[JSON records of objects]
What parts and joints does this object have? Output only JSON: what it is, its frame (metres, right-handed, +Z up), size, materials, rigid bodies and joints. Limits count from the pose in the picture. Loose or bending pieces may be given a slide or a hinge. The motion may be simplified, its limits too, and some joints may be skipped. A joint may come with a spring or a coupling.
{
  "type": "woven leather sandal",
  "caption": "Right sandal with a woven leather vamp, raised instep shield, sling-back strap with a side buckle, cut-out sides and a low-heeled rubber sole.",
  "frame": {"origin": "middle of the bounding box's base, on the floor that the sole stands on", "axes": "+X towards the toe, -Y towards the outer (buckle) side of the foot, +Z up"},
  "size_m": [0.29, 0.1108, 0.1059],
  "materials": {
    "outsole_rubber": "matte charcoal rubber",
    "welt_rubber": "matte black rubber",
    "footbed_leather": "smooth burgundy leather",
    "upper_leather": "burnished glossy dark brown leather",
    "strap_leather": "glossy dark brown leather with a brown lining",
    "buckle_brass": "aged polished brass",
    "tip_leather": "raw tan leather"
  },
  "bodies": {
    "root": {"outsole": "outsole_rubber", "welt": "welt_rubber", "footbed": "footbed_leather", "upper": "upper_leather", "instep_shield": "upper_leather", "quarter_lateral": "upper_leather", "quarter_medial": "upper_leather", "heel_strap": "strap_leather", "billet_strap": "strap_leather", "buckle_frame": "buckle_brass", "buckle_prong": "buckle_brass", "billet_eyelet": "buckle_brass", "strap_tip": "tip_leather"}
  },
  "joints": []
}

...

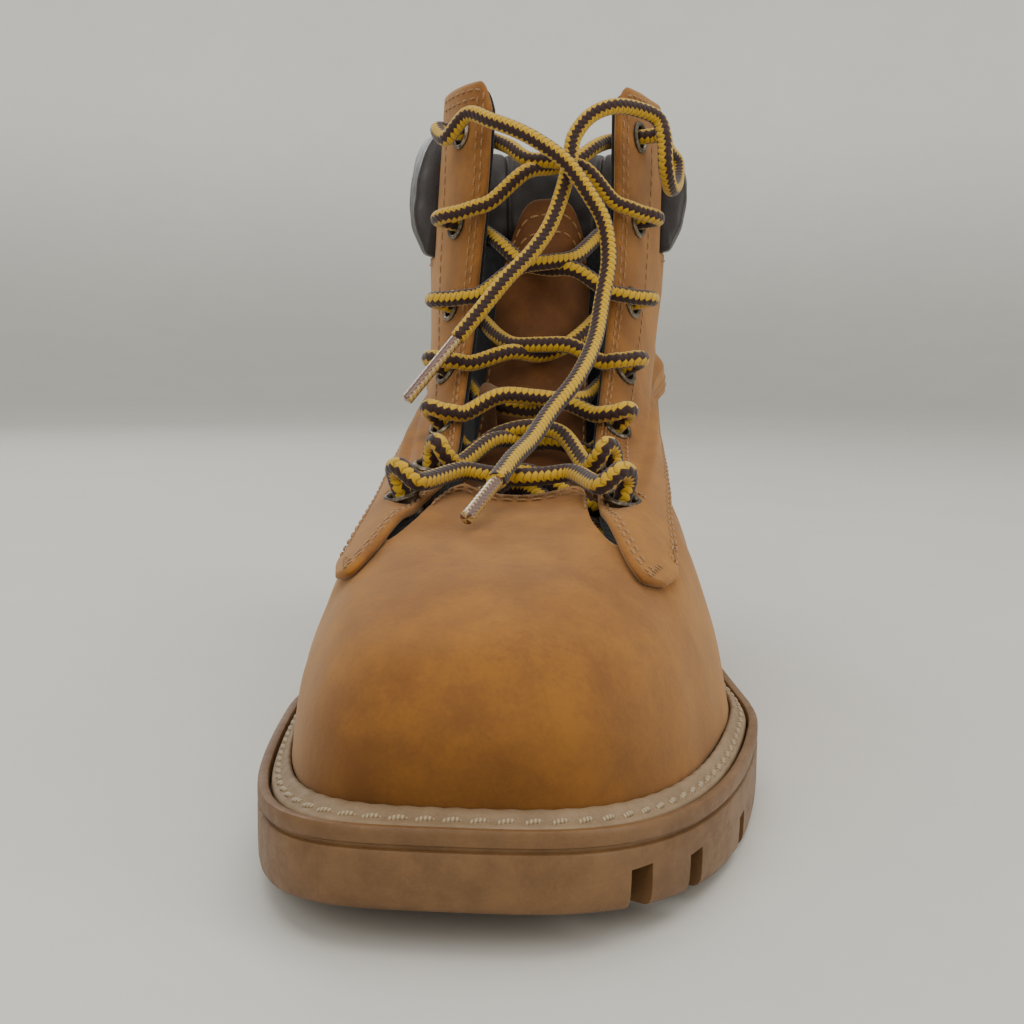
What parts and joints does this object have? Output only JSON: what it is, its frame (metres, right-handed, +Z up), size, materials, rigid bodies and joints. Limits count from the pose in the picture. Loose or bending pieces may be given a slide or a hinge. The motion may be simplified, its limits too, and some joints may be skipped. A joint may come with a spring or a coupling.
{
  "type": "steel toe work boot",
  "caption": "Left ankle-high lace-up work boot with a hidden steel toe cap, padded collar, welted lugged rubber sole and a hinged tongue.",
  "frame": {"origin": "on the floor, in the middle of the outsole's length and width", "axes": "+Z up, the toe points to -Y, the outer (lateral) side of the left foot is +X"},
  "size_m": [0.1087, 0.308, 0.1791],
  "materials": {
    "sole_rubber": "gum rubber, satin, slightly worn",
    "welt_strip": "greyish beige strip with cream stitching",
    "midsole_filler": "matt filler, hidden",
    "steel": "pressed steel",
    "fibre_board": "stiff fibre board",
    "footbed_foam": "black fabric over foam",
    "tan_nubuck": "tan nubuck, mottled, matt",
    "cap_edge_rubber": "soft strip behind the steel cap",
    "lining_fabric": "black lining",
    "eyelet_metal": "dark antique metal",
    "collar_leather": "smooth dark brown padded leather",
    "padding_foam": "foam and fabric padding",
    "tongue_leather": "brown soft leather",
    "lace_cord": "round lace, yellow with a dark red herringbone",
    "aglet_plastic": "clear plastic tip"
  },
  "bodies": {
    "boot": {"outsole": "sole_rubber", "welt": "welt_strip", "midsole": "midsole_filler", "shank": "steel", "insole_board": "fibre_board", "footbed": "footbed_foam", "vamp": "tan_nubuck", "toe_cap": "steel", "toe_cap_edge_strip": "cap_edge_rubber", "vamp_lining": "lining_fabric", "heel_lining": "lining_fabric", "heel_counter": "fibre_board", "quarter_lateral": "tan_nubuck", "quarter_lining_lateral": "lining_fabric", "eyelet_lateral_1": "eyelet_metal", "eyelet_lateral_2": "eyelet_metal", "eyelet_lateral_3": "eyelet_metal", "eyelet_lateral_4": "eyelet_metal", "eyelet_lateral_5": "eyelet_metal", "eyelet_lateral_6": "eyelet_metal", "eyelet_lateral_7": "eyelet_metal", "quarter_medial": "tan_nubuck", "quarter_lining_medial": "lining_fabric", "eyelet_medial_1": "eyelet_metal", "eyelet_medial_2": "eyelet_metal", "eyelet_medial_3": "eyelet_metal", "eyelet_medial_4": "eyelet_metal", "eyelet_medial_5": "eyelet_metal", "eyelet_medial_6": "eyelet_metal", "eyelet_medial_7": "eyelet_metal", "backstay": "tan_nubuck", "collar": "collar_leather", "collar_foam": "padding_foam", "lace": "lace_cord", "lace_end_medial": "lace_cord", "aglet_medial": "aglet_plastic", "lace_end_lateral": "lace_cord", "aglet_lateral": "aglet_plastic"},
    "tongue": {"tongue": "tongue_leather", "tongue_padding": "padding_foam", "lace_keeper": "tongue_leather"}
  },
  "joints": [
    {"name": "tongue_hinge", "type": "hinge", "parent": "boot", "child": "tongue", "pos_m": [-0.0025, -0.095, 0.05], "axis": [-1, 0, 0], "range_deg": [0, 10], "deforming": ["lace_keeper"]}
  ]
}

--

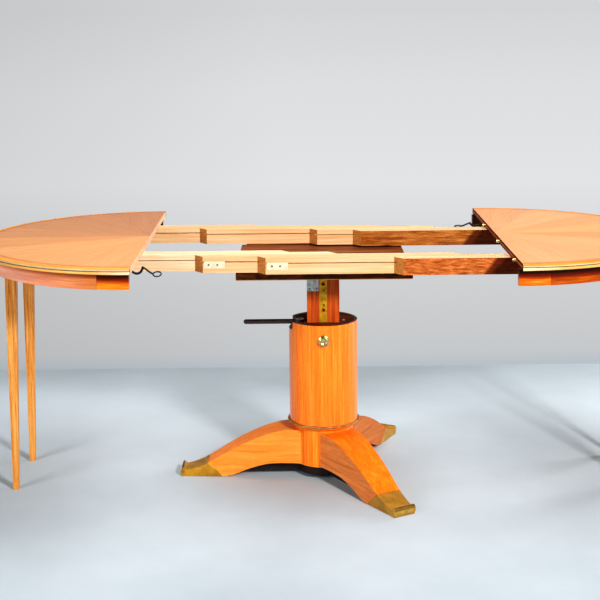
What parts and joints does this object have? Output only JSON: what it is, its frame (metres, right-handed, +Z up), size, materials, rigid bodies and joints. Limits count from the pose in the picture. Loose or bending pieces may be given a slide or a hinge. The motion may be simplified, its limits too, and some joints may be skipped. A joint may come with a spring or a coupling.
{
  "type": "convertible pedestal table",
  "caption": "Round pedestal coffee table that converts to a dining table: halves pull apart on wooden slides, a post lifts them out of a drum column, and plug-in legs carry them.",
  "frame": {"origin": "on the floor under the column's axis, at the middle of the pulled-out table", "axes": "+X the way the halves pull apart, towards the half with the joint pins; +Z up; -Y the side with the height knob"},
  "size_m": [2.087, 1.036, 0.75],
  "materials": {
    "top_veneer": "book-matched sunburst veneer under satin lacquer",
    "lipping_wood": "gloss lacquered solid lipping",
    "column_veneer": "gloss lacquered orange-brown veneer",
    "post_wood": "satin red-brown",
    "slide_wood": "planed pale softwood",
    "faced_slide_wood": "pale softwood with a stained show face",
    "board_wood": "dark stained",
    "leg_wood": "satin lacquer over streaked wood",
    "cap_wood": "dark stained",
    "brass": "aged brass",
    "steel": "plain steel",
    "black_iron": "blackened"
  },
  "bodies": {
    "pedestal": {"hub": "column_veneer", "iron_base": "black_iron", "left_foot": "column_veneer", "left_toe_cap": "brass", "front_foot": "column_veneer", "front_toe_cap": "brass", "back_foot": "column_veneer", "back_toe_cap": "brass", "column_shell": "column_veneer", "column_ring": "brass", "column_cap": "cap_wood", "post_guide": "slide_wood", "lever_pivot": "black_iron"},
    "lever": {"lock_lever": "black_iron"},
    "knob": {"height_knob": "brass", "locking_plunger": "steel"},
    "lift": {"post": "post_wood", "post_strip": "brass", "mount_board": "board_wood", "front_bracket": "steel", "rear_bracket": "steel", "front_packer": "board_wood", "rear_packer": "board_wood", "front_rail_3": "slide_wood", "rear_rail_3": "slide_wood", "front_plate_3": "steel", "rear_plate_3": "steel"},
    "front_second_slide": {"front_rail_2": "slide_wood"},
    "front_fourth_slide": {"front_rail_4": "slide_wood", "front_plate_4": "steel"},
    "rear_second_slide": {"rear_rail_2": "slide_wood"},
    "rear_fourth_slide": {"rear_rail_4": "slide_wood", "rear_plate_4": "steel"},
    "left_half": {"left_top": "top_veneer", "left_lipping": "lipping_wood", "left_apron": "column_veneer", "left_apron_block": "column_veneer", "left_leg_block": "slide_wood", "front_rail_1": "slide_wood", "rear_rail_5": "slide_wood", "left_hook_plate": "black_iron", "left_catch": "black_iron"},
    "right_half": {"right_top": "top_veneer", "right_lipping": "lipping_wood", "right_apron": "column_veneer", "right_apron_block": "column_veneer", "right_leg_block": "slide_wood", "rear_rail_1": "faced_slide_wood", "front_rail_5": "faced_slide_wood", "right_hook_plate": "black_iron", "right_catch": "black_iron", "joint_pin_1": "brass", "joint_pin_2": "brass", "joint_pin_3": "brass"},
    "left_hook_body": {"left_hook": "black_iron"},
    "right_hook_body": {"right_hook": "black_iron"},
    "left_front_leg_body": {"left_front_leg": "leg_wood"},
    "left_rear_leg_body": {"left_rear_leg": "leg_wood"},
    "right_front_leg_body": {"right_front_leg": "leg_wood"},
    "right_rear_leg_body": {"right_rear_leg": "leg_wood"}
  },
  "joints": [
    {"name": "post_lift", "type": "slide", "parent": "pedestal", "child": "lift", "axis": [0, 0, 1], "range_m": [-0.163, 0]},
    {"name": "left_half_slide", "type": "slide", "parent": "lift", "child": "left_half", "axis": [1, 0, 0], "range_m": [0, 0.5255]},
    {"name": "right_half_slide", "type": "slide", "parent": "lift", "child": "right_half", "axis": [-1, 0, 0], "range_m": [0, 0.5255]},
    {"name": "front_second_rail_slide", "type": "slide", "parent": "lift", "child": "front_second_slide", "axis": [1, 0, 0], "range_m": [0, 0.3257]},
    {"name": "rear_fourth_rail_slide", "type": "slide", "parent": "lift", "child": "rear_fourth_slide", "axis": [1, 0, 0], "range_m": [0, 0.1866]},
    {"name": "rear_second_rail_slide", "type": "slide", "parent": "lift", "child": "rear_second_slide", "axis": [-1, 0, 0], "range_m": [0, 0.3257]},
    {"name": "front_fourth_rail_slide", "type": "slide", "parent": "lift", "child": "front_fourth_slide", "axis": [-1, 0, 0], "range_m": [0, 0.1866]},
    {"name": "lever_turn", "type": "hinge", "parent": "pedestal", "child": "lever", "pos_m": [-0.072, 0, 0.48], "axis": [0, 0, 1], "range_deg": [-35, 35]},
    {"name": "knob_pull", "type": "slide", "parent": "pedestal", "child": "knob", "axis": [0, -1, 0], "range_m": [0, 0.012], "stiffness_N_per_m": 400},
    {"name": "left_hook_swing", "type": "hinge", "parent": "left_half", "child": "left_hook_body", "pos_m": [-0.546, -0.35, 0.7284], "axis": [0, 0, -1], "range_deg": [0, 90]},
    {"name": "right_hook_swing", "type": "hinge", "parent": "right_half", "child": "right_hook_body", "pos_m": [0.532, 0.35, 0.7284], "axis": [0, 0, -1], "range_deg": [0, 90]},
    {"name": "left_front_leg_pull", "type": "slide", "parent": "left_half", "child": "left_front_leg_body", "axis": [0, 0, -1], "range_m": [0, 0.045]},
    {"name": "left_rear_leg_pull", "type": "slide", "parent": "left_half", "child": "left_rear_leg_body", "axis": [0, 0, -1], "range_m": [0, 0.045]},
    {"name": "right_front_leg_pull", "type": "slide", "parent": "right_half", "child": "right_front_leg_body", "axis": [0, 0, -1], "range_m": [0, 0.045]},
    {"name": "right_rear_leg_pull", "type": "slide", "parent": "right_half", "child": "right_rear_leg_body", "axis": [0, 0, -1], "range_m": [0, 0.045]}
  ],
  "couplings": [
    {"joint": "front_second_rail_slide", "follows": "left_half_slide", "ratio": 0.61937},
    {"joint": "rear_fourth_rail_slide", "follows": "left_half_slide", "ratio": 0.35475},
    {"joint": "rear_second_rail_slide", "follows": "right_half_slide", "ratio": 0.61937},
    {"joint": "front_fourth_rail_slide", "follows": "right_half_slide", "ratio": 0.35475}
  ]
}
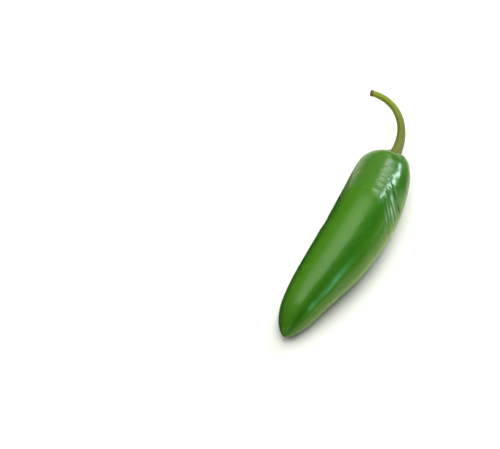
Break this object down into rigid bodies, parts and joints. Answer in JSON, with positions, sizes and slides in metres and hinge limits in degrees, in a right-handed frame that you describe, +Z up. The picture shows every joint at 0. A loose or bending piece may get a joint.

- STATED EXERCISE -
The word "that" may appear on some lines of these records; state how many such lines there are, and nothing else.

- TASK RESULT -
3